In the world of Appalachia, stereotypes are abundant. There are stories told of mountaineers as lazy, bewildered, backward, and yet happy and complacent people. Mountain women are seen as diligent, strong, hard willed, and overall sturdy and weathered, bearing the burden of their male counterparts. These ideas of mountain life did not come out of thin air; they are the direct product of sensational nineteenth century media including print journalism and illustrative art that has continuously mislead and wrongfully represented the people of Appalachia. These stories, written and told by outsiders, served very little purpose to Appalachian natives other than means of humiliation and degradation. They served mostly to convince readers of the need for so-called civilized people and companies to take over the land and industry of the region, in particular the need for mineral rights, railroads, and logging as the mountain folk were wasting those valuable resources necessary for the common good.

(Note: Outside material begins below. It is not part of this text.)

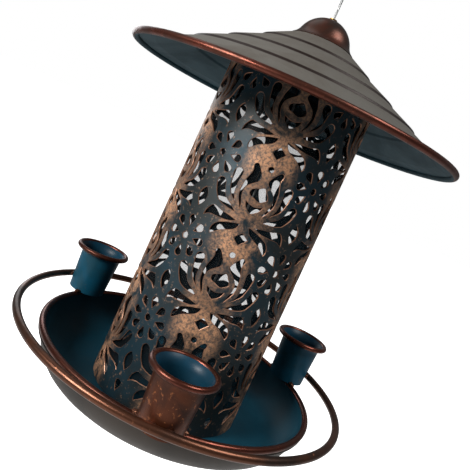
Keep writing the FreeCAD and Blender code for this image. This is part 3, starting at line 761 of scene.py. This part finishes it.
def makeCable():
    line = bpy.data.curves.new("cableRoute", 'CURVE')
    line.dimensions = '3D'
    spline = line.splines.new('NURBS')
    spline.points.add(len(cableRoute) - 1)
    for target, (x, z) in zip(spline.points, cableRoute):
        target.co = (x, 0, z, 1)
    spline.order_u = 3
    spline.use_endpoint_u = True
    spline.resolution_u = 40
    guide = bpy.data.objects.new("cableRoute", line)
    bpy.context.collection.objects.link(guide)
    bpy.context.view_layer.update()
    path = [v.co.copy() for v in bpy.data.meshes.new_from_object(guide).vertices]
    bpy.data.objects.remove(guide)
    # even steps along the route
    even = [path[0]]
    gap = cableShape["lay"] / 12
    travelled = 0.0
    for before, after in zip(path, path[1:]):
        run = (after - before).length
        while travelled + gap <= run:
            travelled += gap
            even.append(before.lerp(after, travelled / run))
        travelled -= run
    even.append(path[-1])
    side = Vector((0, 1, 0))
    strandRadius = cableShape["diameter"] / 6
    twist = bpy.data.curves.new("cableStrands", 'CURVE')
    twist.dimensions = '3D'
    twist.bevel_depth = strandRadius * 1.04
    twist.bevel_resolution = 1
    twist.use_fill_caps = True
    for strand in range(cableShape["strands"] + 1):
        spline = twist.splines.new('POLY')
        spline.points.add(len(even) - 1)
        for i, point in enumerate(even):
            ahead = (even[min(i + 1, len(even) - 1)] - even[max(i - 1, 0)]).normalized()
            out = ahead.cross(side)
            angle = math.tau * (i / 12 + strand / cableShape["strands"])
            offset = (out * math.cos(angle) + side * math.sin(angle)) * strandRadius * 2
            spline.points[i].co = (*(point if strand == cableShape["strands"] else point + offset), 1)
    holder = bpy.data.objects.new("cableStrands", twist)
    bpy.context.collection.objects.link(holder)
    bpy.context.view_layer.update()
    mesh = bpy.data.meshes.new_from_object(holder)
    bpy.data.objects.remove(holder)
    mesh.materials.clear()
    mesh.shade_smooth()
    cable = addObject("hangingCable", mesh, [zinc], "feeder")
    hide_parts("hanging_cable")
    makeFerrule()


def makeFerrule():
    low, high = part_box("loop_ferrule")
    bm = bmesh.new()
    made = bmesh.ops.create_cube(bm, size=1.0)["verts"]
    bmesh.ops.scale(bm, verts=made, vec=(high.x - low.x, high.y - low.y, high.z - low.z))
    upright = [e for e in bm.edges if abs(e.verts[0].co.z - e.verts[1].co.z) > 1e-6]
    bmesh.ops.bevel(bm, geom=upright, offset=(high.y - low.y) * 0.46, segments=6, profile=0.5,
                    affect='EDGES', material=-1)
    upright = [e for e in bm.edges if abs(e.verts[0].co.z - e.verts[1].co.z) > 1e-6]
    bmesh.ops.subdivide_edges(bm, edges=upright, cuts=18)
    half = (high.z - low.z) / 2
    for vert in bm.verts:  # two crimps squeeze it
        pinch = max(0.0, math.cos(vert.co.z / half * math.pi * 1.5)) if abs(vert.co.z) < half * 0.85 else 0.0
        vert.co.y *= 1 - 0.16 * (1 - pinch) if abs(vert.co.z) < half * 0.8 else 1.0
    bmesh.ops.translate(bm, verts=bm.verts, vec=(low + high) / 2)
    bmesh.ops.recalc_face_normals(bm, faces=bm.faces)
    ferrule = addObject("loopFerrule", meshFrom(bm, "loopFerrule", 40), [zinc], "feeder")
    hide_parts("loop_ferrule")
    return ferrule


makeCable()
print("cable made")

# pieces that keep their CAD shape
for nodeName, material in (("tray_rim_wire", zinc), ("roof_rim_wire", zinc), ("seam_strip", tubePaint),
                           ("seam_rivets", copperBead), ("tube_foot_1", zinc), ("tube_foot_2", zinc),
                           ("tube_foot_3", zinc), ("foot_rivets", zinc), ("cable_stud", zinc),
                           ("stud_washer_upper", zinc), ("stud_washer_lower", zinc), ("stud_nut", zinc),
                           ("cap_bush", brass), ("bush_clip", zinc)):
    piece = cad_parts[nodeName]
    if not piece.material_slots:
        piece.data.materials.append(material)
    for materialSlot in piece.material_slots:
        materialSlot.material = material

stageShape = {"size": 40.0, "drop": 0.28, "back": 12.0}


def makeStage():
    bm = bmesh.new()
    bmesh.ops.create_grid(bm, x_segments=1, y_segments=1, size=stageShape["size"] / 2)
    bmesh.ops.translate(bm, verts=bm.verts, vec=(0, 0, trayLow.z - stageShape["drop"]))
    mesh = bpy.data.meshes.new("paleFloor")
    bm.to_mesh(mesh)
    bm.free()
    floor = bpy.data.objects.new("paleFloor", mesh)
    bpy.context.collection.objects.link(floor)
    paint = bpy.data.materials.new("paleFloor")
    paint.use_nodes = True
    shader = paint.node_tree.nodes['Principled BSDF']
    shader.inputs['Base Color'].default_value = (0.8, 0.8, 0.8, 1)
    shader.inputs['Roughness'].default_value = 0.9
    shader.inputs['Emission Color'].default_value = (1, 1, 1, 1)
    sight = paint.node_tree.nodes.new('ShaderNodeLightPath').outputs['Is Camera Ray']
    glow = mathNode(paint.node_tree, 'MULTIPLY', sight, 1.2)
    paint.node_tree.links.new(glow, shader.inputs['Emission Strength'])
    mesh.materials.append(paint)


cameraView = {
    "focal": 550.6, "distance": 0.3659, "rise": 0.167, "turn": -3.2, "yaw": -0.8, "pitch": -1.15,
    "roll": 24.52, "centre": (256.0, 171.0), "frame": 470.0, "sensor": 36.0}


def makeCamera():
    view = cameraView
    data = bpy.data.cameras.new("camera")
    data.sensor_width = view["sensor"]
    data.lens = view["sensor"] * view["focal"] / view["frame"]
    data.shift_x = -(view["centre"][0] - view["frame"] / 2) / view["frame"]
    data.shift_y = (view["centre"][1] - view["frame"] / 2) / view["frame"]
    data.clip_start = 0.01
    camera = bpy.data.objects.new("camera", data)
    bpy.context.collection.objects.link(camera)
    turn, pitch, roll = (math.radians(view[k]) for k in ("turn", "pitch", "roll"))
    yaw = math.radians(view["yaw"]) - turn
    ahead = Vector((math.sin(yaw) * math.cos(pitch), math.cos(yaw) * math.cos(pitch), math.sin(pitch)))
    level = Vector((math.cos(yaw), -math.sin(yaw), 0))
    upward = level.cross(ahead)
    right = level * math.cos(roll) + upward * math.sin(roll)
    upright = -level * math.sin(roll) + upward * math.cos(roll)
    place = Vector((view["distance"] * math.sin(turn), -view["distance"] * math.cos(turn),
                    trayLow.z + view["rise"]))
    axes = Matrix((right, upright, -ahead)).transposed()
    camera.matrix_world = Matrix.Translation(place) @ axes.to_4x4()
    bpy.context.scene.camera = camera
    return camera, right, upright, ahead


def addLight(name, place, target, size, power, tint):
    data = bpy.data.lights.new(name, 'AREA')
    data.shape = 'DISK'
    data.size = size
    data.energy = power
    data.color = tint
    lamp = bpy.data.objects.new(name, data)
    bpy.context.collection.objects.link(lamp)
    lamp.location = place
    lamp.rotation_euler = (Vector(target) - Vector(place)).to_track_quat('-Z', 'Y').to_euler()


lights = {  # right, up and forward of the camera, in metres; size, watts, tint
    "key": ((-0.42, 0.5, -0.2), 0.35, 12.0, (1.0, 0.96, 0.92)),
    "roof": ((1.0, 0.6, 0.0), 0.6, 10.0, (1.0, 0.98, 0.95)),
    "top": ((-0.1, 1.0, 0.6), 0.7, 1.0, (1.0, 1.0, 1.0)),
    "back": ((-0.5, 0.5, 1.3), 0.6, 2.0, (0.92, 0.97, 1.0))}

makeStage()
camera, right, upright, ahead = makeCamera()
middle = (cadLow + cadHigh) / 2
for name, (offset, size, power, tint) in lights.items():
    place = camera.location + right * offset[0] + upright * offset[1] + ahead * offset[2]
    addLight(name, place, middle, size, power, tint)

world = bpy.data.worlds.new("studio")
bpy.context.scene.world = world
world.use_nodes = True
worldTree = world.node_tree
background = worldTree.nodes['Background']
sight = worldTree.nodes.new('ShaderNodeLightPath').outputs['Is Camera Ray']
worldTree.links.new(rampNode(worldTree, sight, 0.0, 1.0, 0.14, 1.0), background.inputs['Strength'])
background.inputs['Color'].default_value = (1, 1, 1, 1)
bpy.context.scene.view_settings.view_transform = 'Standard'

print("cad box", [round(v, 4) for v in cadHigh - cadLow])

While Appalachian stereotypes changed over time early images of the land and people are seen as very separate entities. The land being lush and the fertile while the people are shown as the crude and undeserving of such a beautiful home. These separate images would gradually fuse together as the arts industry gradually took over the changing social and economic landscape of the Appalachian Mountains.
The Appalachian Mountains in the nineteenth century landscapes are often depicted in a grand, glorious, and often spiritually uplifting form. The Hudson River School artists painting in the romantic style engages viewers to tell a story through naturally occurring images as well as interior knowledge of the times at hand.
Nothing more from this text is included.